● INSTRUCTIONS FOR THE TASK
The listing below contains a span that opens with the line containing "catch_screws();" and closes with the line containing "obj.data.transform(world)". Return that span exactly.

● PROVIDED DATA
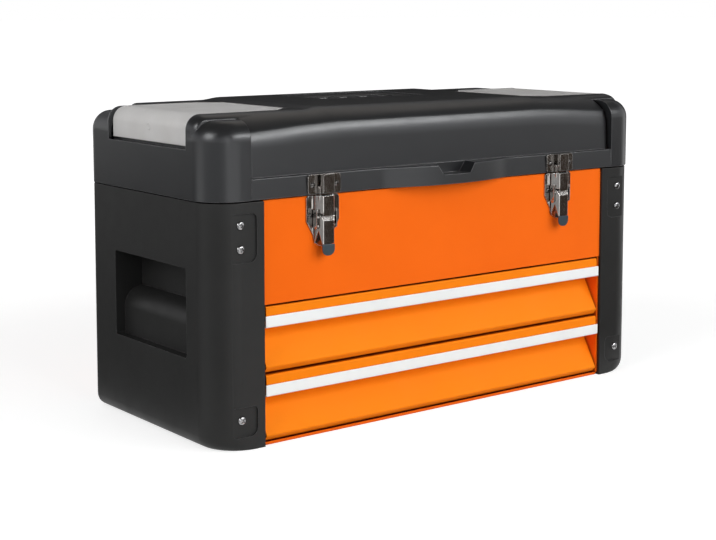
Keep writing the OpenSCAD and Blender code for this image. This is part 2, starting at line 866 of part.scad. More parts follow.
module latch_lever(side) {
    face_z = body_h - 20;
    cheek_z = body_h - 41;
    tip_z = body_h - 51;
    cheek_r = 2.8;
    tip_line = [[latch_out, cheek_z + 4], [latch_out, cheek_z], [latch_out + 1, tip_z + 5],
                [latch_out + 2.5, tip_z]];
    color(chrome) at_latch(side) difference() {
        union() {
            difference() {
                translate([0, 0, cheek_z]) linear_extrude(lever_pin[1] + cheek_r - cheek_z) hat_plan();
                // the face stops below the link
                block([-hat_foot, lever_pin[0] + cheek_r, face_z], [hat_foot, latch_out + over, body_h]);
                // round ends about the pin
                along_x(-hat_foot - over, hat_foot + over) difference() {
                    translate([0, lever_pin[1]]) square([latch_out + over, cheek_r + over]);
                    translate(lever_pin) circle(cheek_r);
                }
                // open triangle in each cheek
                along_x(-hat_foot - over, hat_foot + over)
                    polygon([[2.4, cheek_z - over], [8.6, cheek_z - over], [5.4, cheek_z + 12]]);
            }
            intersection() {
                along_x(-hat_half, hat_half) polygon(folded(tip_line, -latch_t * 0.8));
                along_y(0, latch_out + 5) difference() {
                    translate([-hat_half, tip_z]) square([2 * hat_half, cheek_z + 4 - tip_z]);
                    corner_cut(-hat_half, tip_z, 4, -1, -1);
                    corner_cut(hat_half, tip_z, 4, 1, -1);
                }
            }
        }
        for (pin = [lever_pin, link_pin]) translate([0, pin[0], pin[1]]) rotate([0, 90, 0])
            cylinder(r = latch_pin_r + run, h = latch_w, center = true);
    }
}

module latch_link(side) {
    plate_z = body_h - 15;
    arm_x = 9.8;
    arm_r = 2.5;
    hook_z = body_h + 6.5;
    color(chrome) at_latch(side) difference() {
        union() {
            translate([0, 0, plate_z]) linear_extrude(body_h - gap - plate_z) hat_plan();
            for (edge = [left, right]) on_side(edge) {
                block([arm_x, link_pin[0] - arm_r, link_pin[1]], [arm_x + 1, link_pin[0] + arm_r, plate_z + 3]);
                translate([arm_x, link_pin[0], link_pin[1]]) rotate([0, 90, 0])
                    cylinder(r = arm_r, h = 1);
                block([hat_half + 2, link_pin[0] - 1.5, plate_z], [arm_x + 1, link_pin[0] + 0.5, plate_z + 3]);
                block([lip_half + gap, 4.2, body_h - 4], [lip_half + gap + 1, 6.8, hook_z]);
                block([lip_half + gap, 4.2, body_h - 4], [hat_half + 2.5, 6.8, body_h]);
                translate([lip_half + gap, 5.5, hook_z]) rotate([0, 90, 0]) cylinder(r = 1.3, h = 1.8);
            }
        }
        translate([0, link_pin[0], link_pin[1]]) rotate([0, 90, 0])
            cylinder(r = latch_pin_r + run, h = latch_w, center = true);
    }
}

module link_pin_piece(side) {
    color(steel) at_latch(side) translate([0, link_pin[0], link_pin[1]]) rotate([0, 90, 0])
        cylinder(r = latch_pin_r, h = 22.6, center = true);
}

module catch_plate(side) {
    seat = cap_t;                            // the rim stands this far before the panel
    z0 = body_h + 0.8;
    z1 = rim_top - 0.3;
    half = latch_w / 2;
    lip_z = z0 + 1;
    color(chrome) at_latch(side) difference() {
        union() {
            along_y(seat, seat + latch_t) difference() {
                translate([-half, z0]) square([latch_w, z1 - z0]);
                for (edge = [left, right]) {
                    corner_cut(edge * half, z0, 3, edge, -1);
                    corner_cut(edge * half, z1, 3, edge, 1);
                }
            }
            block([-lip_half, seat, lip_z], [lip_half, latch_out, lip_z + 1]);
            block([-lip_half, latch_out - 1, lip_z], [lip_half, latch_out, z1]);
            for (edge = [left, right]) on_side(edge)
                block([lip_half - 1, latch_out - 3.5, lip_z], [lip_half, latch_out, z1]);
        }
        for (edge = [left, right]) translate([edge * 12.3, seat, body_h + 9]) rotate([90, 0, 0])
            cylinder(r = 1.6, h = 4 * latch_t, center = true);
    }
}

module catch_screws() {
    color(steel) for (side = [left, right]) at_latch(side) for (edge = [left, right])
        translate([edge * 12.3, cap_t + latch_t, body_h + 9]) rotate([-90, 0, 0])
            domed_screw(2.6, 1.4, 1.5, latch_t - 0.1);
}

// ---- Rear hinges ----

barrel_part = hinge_w / 3;

module barrel(x0, x1, bore) {
    translate([x0, hinge_y, hinge_z]) rotate([0, 90, 0]) difference() {
        cylinder(r = hinge_r, h = x1 - x0);
        translate([0, 0, -over]) cylinder(r = bore, h = x1 - x0 + 2 * over);
    }
}

module hinge_leaves_body() {
    half = hinge_w / 2;
    flat = hinge_y - hinge_r + 0.1;
    joggle = [
        [panel_y + latch_t, hinge_z - 28], [panel_y + latch_t, hinge_z - 9],
        [flat + latch_t, hinge_z - 6.5], [flat + latch_t, hinge_z - hinge_r - 0.6]
    ];
    color(steel) for (side = [left, right]) translate([side * hinge_x, 0, 0]) {
        difference() {
            union() {
                along_x(-half, half) polygon(folded(joggle, latch_t));
                for (x = [-half, half - barrel_part])
                    block([x, flat, hinge_z - hinge_r - 1], [x + barrel_part - gap, flat + latch_t, hinge_z - 1.9]);
            }
            for (x = [-20, 20]) translate([x, panel_y, hinge_z - 19]) rotate([90, 0, 0])
                cylinder(r = 1.6, h = 6 * latch_t, center = true);
        }
        barrel(-half, -half + barrel_part - gap, hinge_pin_r + run);
        barrel(half - barrel_part, half - gap, hinge_pin_r + run);
    }
}

module hinge_leaves_lid() {
    half = hinge_w / 2;
    color(steel) for (side = [left, right]) translate([side * hinge_x, 0, 0]) {
        difference() {
            union() {
                block([-half, cap_y, hinge_z + hinge_r + 0.5], [half, cap_y + latch_t, hinge_z + 16]);
                block([-barrel_part / 2, cap_y, hinge_z + 1.9],
                      [barrel_part / 2 - gap, cap_y + latch_t, hinge_z + hinge_r + 1]);
            }
            for (x = [-20, 20]) translate([x, cap_y, hinge_z + 10]) rotate([90, 0, 0])
                cylinder(r = 1.6, h = 4 * latch_t, center = true);
        }
        barrel(-barrel_part / 2, barrel_part / 2 - gap, hinge_pin_r + run);
    }
}

module hinge_pins() {
    color(steel) for (side = [left, right])
        translate([side * hinge_x - hinge_w / 2, hinge_y, hinge_z]) rotate([0, 90, 0])
            cylinder(r = hinge_pin_r, h = hinge_w - gap);
}

module hinge_rivets_body() {
    color(steel) for (side = [left, right], x = [-20, 20])
        translate([side * hinge_x + x, panel_y + latch_t, hinge_z - 19]) rotate([-90, 0, 0])
            domed_screw(2.6, 1.2, 1.5, latch_t - 0.1, false);
}

module hinge_rivets_lid() {
    color(steel) for (side = [left, right], x = [-20, 20])
        translate([side * hinge_x + x, cap_y + latch_t, hinge_z + 10]) rotate([-90, 0, 0])
            domed_screw(2.6, 1.2, 1.5, latch_t - 0.1, false);
}

base_pan();
side_panel(left);  // side_panel_left
side_panel(right);  // side_panel_right
front_panel();
back_panel();
compartment_floor();
end_cap(left);  // end_cap_left
end_cap(right);  // end_cap_right
end_cap_screws();
runners(1);  // upper_runners
runners(0);  // lower_runners
latch_base(left);  // latch_base_left
latch_base(right);  // latch_base_right
latch_rivets();
lever_pins();
hinge_leaves_body();
hinge_leaves_lid();
hinge_pins();
hinge_rivets_body();
hinge_rivets_lid();
lid_shell();
thumb_rest();
bin(left);  // bin_left
bin(right);  // bin_right
catch_plate(left);  // catch_left
catch_plate(right);  // catch_right
catch_screws();
cover(left);  // cover_left
cover(right);  // cover_right
cover_pins();
carry_handle();
handle_pins();
latch_lever(left);  // latch_lever_left
latch_lever(right);  // latch_lever_right
latch_link(left);  // latch_link_left
latch_link(right);  // latch_link_right
link_pin_piece(left);  // link_pin_left
link_pin_piece(right);  // link_pin_right
drawer_front(1);  // drawer_upper_front
drawer_tray(1);  // drawer_upper_tray
drawer_strip(1);  // drawer_upper_strip
drawer_rails(1);  // drawer_upper_rails
drawer_rivets(1);  // drawer_upper_rivets
drawer_front(0);  // drawer_lower_front
drawer_tray(0);  // drawer_lower_tray
drawer_strip(0);  // drawer_lower_strip
drawer_rails(0);  // drawer_lower_rails
drawer_rivets(0);  // drawer_lower_rivets
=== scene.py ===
"""Looks of a portable tool box with drawers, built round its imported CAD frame."""

import itertools
import logging
import math
from collections.abc import Sequence
from dataclasses import dataclass, replace
from enum import Enum
from functools import lru_cache

import bmesh
import bpy
import numpy as np
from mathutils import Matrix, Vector

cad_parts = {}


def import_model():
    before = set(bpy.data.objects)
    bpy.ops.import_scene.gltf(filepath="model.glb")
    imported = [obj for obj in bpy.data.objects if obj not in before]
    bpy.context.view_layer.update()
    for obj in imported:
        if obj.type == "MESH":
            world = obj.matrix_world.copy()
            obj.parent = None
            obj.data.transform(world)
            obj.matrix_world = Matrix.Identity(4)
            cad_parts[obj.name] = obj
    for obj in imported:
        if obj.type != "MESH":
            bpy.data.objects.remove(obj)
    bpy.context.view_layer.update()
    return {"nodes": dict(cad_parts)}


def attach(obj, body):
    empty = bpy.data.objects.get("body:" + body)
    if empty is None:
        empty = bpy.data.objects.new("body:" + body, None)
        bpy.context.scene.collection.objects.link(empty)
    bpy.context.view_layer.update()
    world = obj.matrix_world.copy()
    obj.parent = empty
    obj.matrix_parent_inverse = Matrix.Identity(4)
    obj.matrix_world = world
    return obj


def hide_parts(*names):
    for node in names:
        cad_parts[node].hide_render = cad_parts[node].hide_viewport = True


LOG = logging.getLogger("tool_box")
MM = 0.001  # a millimetre in metres
QUARTER = math.pi / 2.0  # a quarter turn
STRAIGHT = 1e-9  # sine of the turn below which a corner is straight
SIDES = ((1, "right"), (-1, "left"))
ACROSS = (-1.0, 1.0, 1.0)  # mirrors right to left
ALONG = (1.0, -1.0, 1.0)  # mirrors front to back
WHITE = (1.0, 1.0, 1.0, 1.0)
Array = np.ndarray
Point = tuple[float, float, float]
Colour = tuple[float, float, float]
Span = Sequence[float]
Line = Sequence[tuple[float, float]]
Socket = bpy.types.NodeSocket


# ---- Shapes in millimetres ----

class Axis(Enum):
    """Direction in which an outline is carried."""

    X = (2, 0, 1)
    Y = (0, 2, 1)
    Z = (0, 1, 2)

    def place(self, outline: Array, along: float | Array) -> Array:
        """Puts outline points (a, b) at a distance along this axis, as space points."""
        far = np.broadcast_to(np.asarray(along, float), outline.shape[:-1])
        return np.concatenate([outline, far[..., None]], axis=-1)[..., list(self.value)]


@dataclass
class Shape:
    """A closed mesh: corner points in millimetres and faces that point outwards."""

    points: Array
    faces: list[list[int]]

    def mirrored(self, way: Point = ACROSS) -> "Shape":
        """Its mirror image, by default across the x = 0 plane."""
        return Shape(self.points * way, [face[::-1] for face in self.faces])

    def moved(self, x: float = 0.0, y: float = 0.0, z: float = 0.0) -> "Shape":
        """The same shape shifted by (x, y, z)."""
        return Shape(self.points + (x, y, z), self.faces)

    def outward(self) -> "Shape":
        """The same shape with its faces turned round if they point inwards.

        They do where the signed volume is negative. It is a sixth of the sum of p0 . (p1 x p2) over the
        fan of every face, so the sum's sign is enough.

        Returns:
            The shape, with its faces outwards.
        """
        total = 0.0
        for face in self.faces:
            p = self.points[face]
            total += float(np.sum(np.cross(p[1:-1], p[2:]) @ p[0]))
        if total >= 0.0:
            return self
        return Shape(self.points, [face[::-1] for face in self.faces])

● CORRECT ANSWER
catch_screws();
cover(left);  // cover_left
cover(right);  // cover_right
cover_pins();
carry_handle();
handle_pins();
latch_lever(left);  // latch_lever_left
latch_lever(right);  // latch_lever_right
latch_link(left);  // latch_link_left
latch_link(right);  // latch_link_right
link_pin_piece(left);  // link_pin_left
link_pin_piece(right);  // link_pin_right
drawer_front(1);  // drawer_upper_front
drawer_tray(1);  // drawer_upper_tray
drawer_strip(1);  // drawer_upper_strip
drawer_rails(1);  // drawer_upper_rails
drawer_rivets(1);  // drawer_upper_rivets
drawer_front(0);  // drawer_lower_front
drawer_tray(0);  // drawer_lower_tray
drawer_strip(0);  // drawer_lower_strip
drawer_rails(0);  // drawer_lower_rails
drawer_rivets(0);  // drawer_lower_rivets
=== scene.py ===
"""Looks of a portable tool box with drawers, built round its imported CAD frame."""

import itertools
import logging
import math
from collections.abc import Sequence
from dataclasses import dataclass, replace
from enum import Enum
from functools import lru_cache

import bmesh
import bpy
import numpy as np
from mathutils import Matrix, Vector

cad_parts = {}


def import_model():
    before = set(bpy.data.objects)
    bpy.ops.import_scene.gltf(filepath="model.glb")
    imported = [obj for obj in bpy.data.objects if obj not in before]
    bpy.context.view_layer.update()
    for obj in imported:
        if obj.type == "MESH":
            world = obj.matrix_world.copy()
            obj.parent = None
            obj.data.transform(world)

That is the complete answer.